I reached out to Lee Mallon of purecause to get an update on how things are progressing.  For those of you who don’t remember purecause is going to help change the way charities seek help and how people donate the expertise.  An idea that Roelof Botha of Sequoia Capital and Jason really like.

Q&A

1. Lee the last we heard of purecause you called in to ask how big to start, can you catch me up to date?

The last 2 months have been very interesting getting input/ideas and advise for people from many different backgrounds causing me to restart and change how the site/business will run with all the different directions it could it.

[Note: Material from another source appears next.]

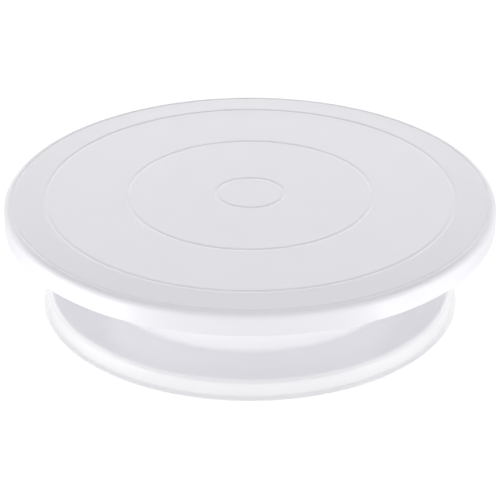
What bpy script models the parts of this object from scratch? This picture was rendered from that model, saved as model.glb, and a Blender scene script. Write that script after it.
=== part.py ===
"""Cake turntable: a round plate that turns on a ball bearing over a wide hollow pedestal.

Metres, +Z up. The origin is on the surface that the turntable stands on, under the middle of
the plate. Every piece is one closed solid with its own name, and each moving piece has its
origin on the axis that it turns about.
"""

import math

import bmesh
import bpy
from mathutils import Matrix, Vector

MM = 0.001

# Driving dimensions
OVERALL_HEIGHT = 66.5 * MM  # table to the plate's cake face
PLATE_RADIUS = 140.4 * MM  # at the lower edge of the plate's skirt
SKIRT_DEPTH = 13.4 * MM  # cake face to the skirt's lower edge
BASE_RADIUS = 120.4 * MM
NECK_RADIUS = 86.0 * MM  # the pedestal's drum where it meets the foot
WALL = 2.6 * MM  # moulded wall of the pedestal
GUIDE_RADII = (19.2 * MM, 70.0 * MM, 116.7 * MM)  # engraved centring rings
BALL_COUNT = 12
BALL_RADIUS = 3.0 * MM
TRACK_RADIUS = 36.0 * MM  # ball centres to the plate's axis
FOOT_COUNT = 6
RIB_COUNT = 12  # radial ribs under the plate, and as many webs under the pedestal's foot
DRUM_WEB_COUNT = 6
GAP = 0.3 * MM  # clearance kept between neighbouring pieces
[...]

The starting small idea Jason talked about really hit home with me, I don’t want purecause to come and go within 6 months, I want it to grow and grow over the next decade and I believe having a passionate community is the key factor in this. So starting so so small and not worrying about quick growth.

2. I noticed you have a beta invite coming up in March, can you catch me up to date?

Yes the beta, as per my answer in point 1, we are going to start very small. The website for matching people and jobs has taken a back seat currently as I want to focus on the community and as Jason advised success stories, we are going to pick 5 charities/projects that need help from the Purecause community,  one is a website rebuild, we will get a team of our beta users (a designer, developer, writer …) to re-brand, design and developer a new site for a charity in much need for it. The aim is to get 5 of these and work with the charities over a 3 month period improving and advising where possible.

3. Do you have a screenshot you could share?

The community site branding is being worked on currently, will send you something over once happy

4. Are you planning to launch in one city? and then expand?

As in point 3, we are going to focus on 5 charities over the next 3-4 months so we can iron out any issue we come across before launching the donating skills part of the site, don’t have a concrete road map on this yet but will stick with tech/ online projects before moving to other skill sets. The key being, ironing out as many problems as possible with 5 projects, then 50, then 500 and on (following the yelp modal here).

5. Is there anything the TWiST community can help you with?

Get your name listed in the beta user form, for the first 5 projects, I will be leading them with input from others so we you won’t be required to work on it for a year, prob a few evenings spread over a few months.

I would like to thank Lee for sharing his experiences and progress.